Tuesday 8 October 2013

Australian Galleries 1

"Painting is an argument between what it looks like and what it means" - Brett Whiteley
Having been confounded by contemporary art in the Art Gallery of New South Wales, I reassured myself with work that I actually like. Each time I come to Australian art galleries I familiarise myself more with local artists, themes and styles. I have just included in this post some of my favourites.

Whiteley's return to Australia in 1969 heralded a new preoccupation with colour and beauty. Inspired principally by Matisse, but also by his house at Lavender Bay on Sydney Harbour's north shore, he created a series of large scale paintings of expansive interiors and views evoking the marine beauty of the harbour. I like this expansive blue canvas dotted with boats and the faint white line-drawing of the bridge.

The Balcony 2 (1975) by Brett Whiteley
John Olsen is possibly best known for creating the mural, Salute to Five Bells, in the Sydney Opera House, inspired by Kenneth Slessor's poem. He wrote of this painting:
"Five bells was my first commission to paint in situ to cover a wall … I didn’t hesitate. I brushed a line around the core theme, the seed-burst, the life-burst, the sea-harbour, the source of life. Inside and around this core, I painted images drawn from metaphors and similes in [Kenneth] Slessor’s poem of our harbour city, and from my own emotional and physical involvement with the harbour, and with my young family in Watsons Bay …I wanted to show the Harbour as a movement, a sea suck, and the sound of the water as though I am part of the sea ... The painting says directly what I wanted to say: ‘I am in the sea-harbour, and the sea-harbour is in me’." - John Olsen
Five bells (1963) - John Olsen

John Brack uses repeated angular forms for his painting of a woman mid-conversation. Communication is usually a positive thing but in this sepia tinted rendition it is strained and isolating. The viewer, positioned as a direct and close observer, is drawn into the stark geometry of the composition.

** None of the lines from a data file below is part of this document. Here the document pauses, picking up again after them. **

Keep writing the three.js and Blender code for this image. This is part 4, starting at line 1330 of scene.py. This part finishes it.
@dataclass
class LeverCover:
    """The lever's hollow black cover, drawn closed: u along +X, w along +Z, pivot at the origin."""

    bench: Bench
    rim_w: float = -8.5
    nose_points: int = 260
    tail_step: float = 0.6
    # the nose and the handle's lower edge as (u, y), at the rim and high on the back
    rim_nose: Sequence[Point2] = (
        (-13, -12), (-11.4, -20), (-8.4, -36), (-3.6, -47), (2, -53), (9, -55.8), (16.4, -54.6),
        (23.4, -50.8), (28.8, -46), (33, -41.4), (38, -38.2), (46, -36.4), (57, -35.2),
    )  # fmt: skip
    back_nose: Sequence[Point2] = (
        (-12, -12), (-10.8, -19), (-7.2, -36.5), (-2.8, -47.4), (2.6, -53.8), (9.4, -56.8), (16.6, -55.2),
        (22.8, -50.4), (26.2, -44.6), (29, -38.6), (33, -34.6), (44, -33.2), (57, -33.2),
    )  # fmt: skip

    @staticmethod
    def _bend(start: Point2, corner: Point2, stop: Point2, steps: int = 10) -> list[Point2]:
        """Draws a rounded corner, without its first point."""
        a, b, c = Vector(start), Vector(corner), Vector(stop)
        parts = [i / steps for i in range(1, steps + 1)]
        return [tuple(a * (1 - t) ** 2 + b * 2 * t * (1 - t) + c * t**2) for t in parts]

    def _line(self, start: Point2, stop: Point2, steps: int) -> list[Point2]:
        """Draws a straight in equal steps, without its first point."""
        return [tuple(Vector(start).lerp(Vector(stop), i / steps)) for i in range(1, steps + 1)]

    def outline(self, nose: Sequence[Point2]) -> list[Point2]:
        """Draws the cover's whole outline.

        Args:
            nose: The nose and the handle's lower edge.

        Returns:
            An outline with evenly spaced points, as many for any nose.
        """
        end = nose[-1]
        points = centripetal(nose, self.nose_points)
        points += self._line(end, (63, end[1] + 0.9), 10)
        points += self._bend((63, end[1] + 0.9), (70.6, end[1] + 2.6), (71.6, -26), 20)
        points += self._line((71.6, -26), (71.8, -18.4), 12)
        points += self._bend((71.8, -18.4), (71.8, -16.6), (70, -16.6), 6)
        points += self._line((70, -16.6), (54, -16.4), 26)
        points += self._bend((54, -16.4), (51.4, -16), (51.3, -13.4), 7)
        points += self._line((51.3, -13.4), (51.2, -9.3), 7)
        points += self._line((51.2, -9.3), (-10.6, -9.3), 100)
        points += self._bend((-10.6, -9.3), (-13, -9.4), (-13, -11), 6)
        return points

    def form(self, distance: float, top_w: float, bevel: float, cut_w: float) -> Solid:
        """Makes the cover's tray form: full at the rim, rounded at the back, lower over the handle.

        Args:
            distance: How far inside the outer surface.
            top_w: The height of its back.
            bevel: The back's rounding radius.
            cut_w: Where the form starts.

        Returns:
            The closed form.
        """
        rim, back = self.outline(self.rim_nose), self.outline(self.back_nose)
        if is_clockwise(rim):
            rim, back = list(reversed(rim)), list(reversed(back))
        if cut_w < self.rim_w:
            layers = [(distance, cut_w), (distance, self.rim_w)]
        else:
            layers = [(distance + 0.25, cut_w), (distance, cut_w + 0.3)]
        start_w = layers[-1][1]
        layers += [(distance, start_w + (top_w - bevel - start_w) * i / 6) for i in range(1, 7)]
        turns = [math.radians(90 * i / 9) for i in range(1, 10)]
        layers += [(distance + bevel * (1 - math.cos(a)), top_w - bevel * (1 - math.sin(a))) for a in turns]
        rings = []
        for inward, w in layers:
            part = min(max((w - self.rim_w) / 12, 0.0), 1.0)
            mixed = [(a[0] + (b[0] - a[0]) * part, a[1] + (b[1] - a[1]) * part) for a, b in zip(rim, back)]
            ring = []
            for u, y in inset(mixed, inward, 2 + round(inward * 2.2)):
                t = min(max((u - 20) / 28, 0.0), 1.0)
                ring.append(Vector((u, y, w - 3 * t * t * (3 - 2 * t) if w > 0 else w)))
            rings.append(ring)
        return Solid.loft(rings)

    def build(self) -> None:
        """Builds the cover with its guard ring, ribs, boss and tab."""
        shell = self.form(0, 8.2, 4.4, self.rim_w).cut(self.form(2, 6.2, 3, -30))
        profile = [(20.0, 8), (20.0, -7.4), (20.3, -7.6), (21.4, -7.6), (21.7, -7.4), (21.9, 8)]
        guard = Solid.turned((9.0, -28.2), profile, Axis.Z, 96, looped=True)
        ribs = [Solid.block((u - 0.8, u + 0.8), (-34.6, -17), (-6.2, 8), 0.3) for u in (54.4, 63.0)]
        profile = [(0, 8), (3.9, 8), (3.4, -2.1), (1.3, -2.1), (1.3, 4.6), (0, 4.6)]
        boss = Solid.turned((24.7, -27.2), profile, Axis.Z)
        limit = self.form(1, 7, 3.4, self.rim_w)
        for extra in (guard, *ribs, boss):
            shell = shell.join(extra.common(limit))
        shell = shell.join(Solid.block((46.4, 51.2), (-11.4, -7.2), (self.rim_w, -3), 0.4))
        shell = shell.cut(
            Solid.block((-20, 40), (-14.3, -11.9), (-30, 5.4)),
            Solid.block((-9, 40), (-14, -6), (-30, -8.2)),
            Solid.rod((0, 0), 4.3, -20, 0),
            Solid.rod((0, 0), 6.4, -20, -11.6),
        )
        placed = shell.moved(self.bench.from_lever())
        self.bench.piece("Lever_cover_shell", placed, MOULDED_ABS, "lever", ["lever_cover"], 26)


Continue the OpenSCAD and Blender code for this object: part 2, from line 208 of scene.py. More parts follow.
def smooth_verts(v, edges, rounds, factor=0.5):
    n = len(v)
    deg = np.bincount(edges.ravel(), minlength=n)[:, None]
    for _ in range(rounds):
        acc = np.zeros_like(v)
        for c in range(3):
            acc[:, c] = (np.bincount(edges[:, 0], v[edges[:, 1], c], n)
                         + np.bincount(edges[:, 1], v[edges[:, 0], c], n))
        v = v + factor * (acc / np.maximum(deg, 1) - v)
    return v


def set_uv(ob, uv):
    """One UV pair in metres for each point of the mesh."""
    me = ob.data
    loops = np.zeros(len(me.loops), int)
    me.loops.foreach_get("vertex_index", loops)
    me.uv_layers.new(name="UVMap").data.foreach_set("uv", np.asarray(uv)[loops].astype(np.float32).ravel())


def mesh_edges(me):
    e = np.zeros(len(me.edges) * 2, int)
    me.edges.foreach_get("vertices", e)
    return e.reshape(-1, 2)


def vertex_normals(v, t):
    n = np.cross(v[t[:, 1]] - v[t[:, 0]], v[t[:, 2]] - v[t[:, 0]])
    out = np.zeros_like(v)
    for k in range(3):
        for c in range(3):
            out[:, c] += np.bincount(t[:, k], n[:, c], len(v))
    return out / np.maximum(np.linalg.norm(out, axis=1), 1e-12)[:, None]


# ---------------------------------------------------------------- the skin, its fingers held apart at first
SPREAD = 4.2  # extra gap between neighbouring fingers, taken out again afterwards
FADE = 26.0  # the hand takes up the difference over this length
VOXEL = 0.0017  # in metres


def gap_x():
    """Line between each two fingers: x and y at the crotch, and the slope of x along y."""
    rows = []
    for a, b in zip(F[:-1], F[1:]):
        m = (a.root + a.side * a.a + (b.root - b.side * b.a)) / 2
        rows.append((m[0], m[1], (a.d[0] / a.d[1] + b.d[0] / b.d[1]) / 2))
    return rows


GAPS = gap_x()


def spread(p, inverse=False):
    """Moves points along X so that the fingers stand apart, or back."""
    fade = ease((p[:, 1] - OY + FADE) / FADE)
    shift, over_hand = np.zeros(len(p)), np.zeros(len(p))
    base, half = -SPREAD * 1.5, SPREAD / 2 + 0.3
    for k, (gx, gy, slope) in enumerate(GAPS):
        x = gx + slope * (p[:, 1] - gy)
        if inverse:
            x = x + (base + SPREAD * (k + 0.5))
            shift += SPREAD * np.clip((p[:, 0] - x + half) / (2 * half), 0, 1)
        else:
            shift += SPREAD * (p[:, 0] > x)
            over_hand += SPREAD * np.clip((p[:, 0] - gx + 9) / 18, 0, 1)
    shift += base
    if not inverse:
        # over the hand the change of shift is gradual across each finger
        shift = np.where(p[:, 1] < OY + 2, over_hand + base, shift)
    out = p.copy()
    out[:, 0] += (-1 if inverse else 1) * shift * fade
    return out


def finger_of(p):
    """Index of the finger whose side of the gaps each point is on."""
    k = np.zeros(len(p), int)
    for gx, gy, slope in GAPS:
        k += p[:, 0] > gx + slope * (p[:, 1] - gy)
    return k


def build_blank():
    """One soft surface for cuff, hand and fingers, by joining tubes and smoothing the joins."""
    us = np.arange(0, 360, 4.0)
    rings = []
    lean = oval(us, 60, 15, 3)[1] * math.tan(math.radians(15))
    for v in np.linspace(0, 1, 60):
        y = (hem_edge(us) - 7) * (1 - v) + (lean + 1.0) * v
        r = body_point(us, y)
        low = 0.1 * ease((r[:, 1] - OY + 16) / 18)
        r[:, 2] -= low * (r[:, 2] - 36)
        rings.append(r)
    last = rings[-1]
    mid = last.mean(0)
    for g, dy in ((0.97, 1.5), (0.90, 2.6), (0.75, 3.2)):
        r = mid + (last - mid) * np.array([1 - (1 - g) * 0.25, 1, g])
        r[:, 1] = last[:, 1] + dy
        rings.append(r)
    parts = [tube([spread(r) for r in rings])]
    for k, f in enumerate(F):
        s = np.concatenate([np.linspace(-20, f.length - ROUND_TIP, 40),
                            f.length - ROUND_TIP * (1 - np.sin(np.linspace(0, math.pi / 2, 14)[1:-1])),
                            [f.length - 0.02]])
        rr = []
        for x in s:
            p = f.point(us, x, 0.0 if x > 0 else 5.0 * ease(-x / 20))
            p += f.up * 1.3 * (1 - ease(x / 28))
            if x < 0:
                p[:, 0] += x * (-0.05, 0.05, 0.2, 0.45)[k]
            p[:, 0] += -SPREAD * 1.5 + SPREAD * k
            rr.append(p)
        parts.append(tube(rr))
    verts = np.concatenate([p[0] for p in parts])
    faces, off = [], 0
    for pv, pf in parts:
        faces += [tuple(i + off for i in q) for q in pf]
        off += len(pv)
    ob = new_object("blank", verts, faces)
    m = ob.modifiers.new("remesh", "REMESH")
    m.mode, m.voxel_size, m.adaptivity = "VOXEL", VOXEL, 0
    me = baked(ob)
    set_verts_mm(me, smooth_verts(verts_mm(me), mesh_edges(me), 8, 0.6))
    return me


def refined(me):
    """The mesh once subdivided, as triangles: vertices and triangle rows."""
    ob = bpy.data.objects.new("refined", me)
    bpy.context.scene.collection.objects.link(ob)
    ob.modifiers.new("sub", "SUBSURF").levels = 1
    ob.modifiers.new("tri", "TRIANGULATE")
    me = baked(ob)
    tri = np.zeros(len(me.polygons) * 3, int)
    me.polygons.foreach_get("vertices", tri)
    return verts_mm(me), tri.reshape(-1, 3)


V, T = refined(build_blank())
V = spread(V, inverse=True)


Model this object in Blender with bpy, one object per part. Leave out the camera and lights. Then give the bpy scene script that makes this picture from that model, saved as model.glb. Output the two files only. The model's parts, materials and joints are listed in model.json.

The Telephone Box (1954) by John Brack
Arthur Boyd's Nebuchadnezzar on fire falling over a waterfall features a bright meteor plunging toward a waterfall in the Austalian bush, with its distintive greens, olives, blues and yellows. The figure's splayed fingers recalls the Old Testament punishment of Nebuchadnezzar who was punsihed by God by being driven insane, ‘his nails like birds’ claws’ (Book of Daniel). There are further similarities with both the legend of Icarus and the self-immolation of Vietnam War protestors.

Nebuchadnezzar on fire falling over a waterfall (1966-68) by Arthur Boyd
"With its startling blue eye conveying fear, pain and a desperate struggle for freedom, Hare in Trap is powerfully autobiographical. Nolan himself suggested that the hare’s eyes relate to an incident during a car trip to northern Victoria, when the painter and his father came across a hare caught in a trap – the resultant look in his father’s blue eyes struck Nolan vividly. This beautiful, enigmatic painting, which can be read as a self-portrait, is revered universally by scholars and Nolan’s admirers as one of his finest masterpieces."


Hare in Trap (1946) - Sidney Nolan
First-class marskman shows the isolated figure of Ned Kelly in the solid black armour that is Nolan’s most inventive pictorial device, its flat abstracted shape incongruously placed against a landscape of lyrical delicacy. The title refers to an incident which took place in Victoria’s Wombat Ranges, when Kelly and his gang were practising their marksmanship, firing hundreds of rounds at surrounding trees from a bullet-proof hide-out.

First-class marksman (1946) - Sidney Nolan
Albert Tucker, friends with Sidney Nolan, was impressed with the photographs the latter brought back from the 1952 Queensland drought. Many of them show the harsh effects of the climactic conditions in dessicated carcasses.
Apocalyptic horse (1956) - Albert Tucker
Faun attacked by parrot 3 is a direct reference to Nolan's style, with the exposed ribs and square head against the bleak landscape of burnt tree trunks echoing the paintings of the Ned Kelly series. The bright-feathered parrot, however, with the 3D beak and quirky face is typical of Tucker.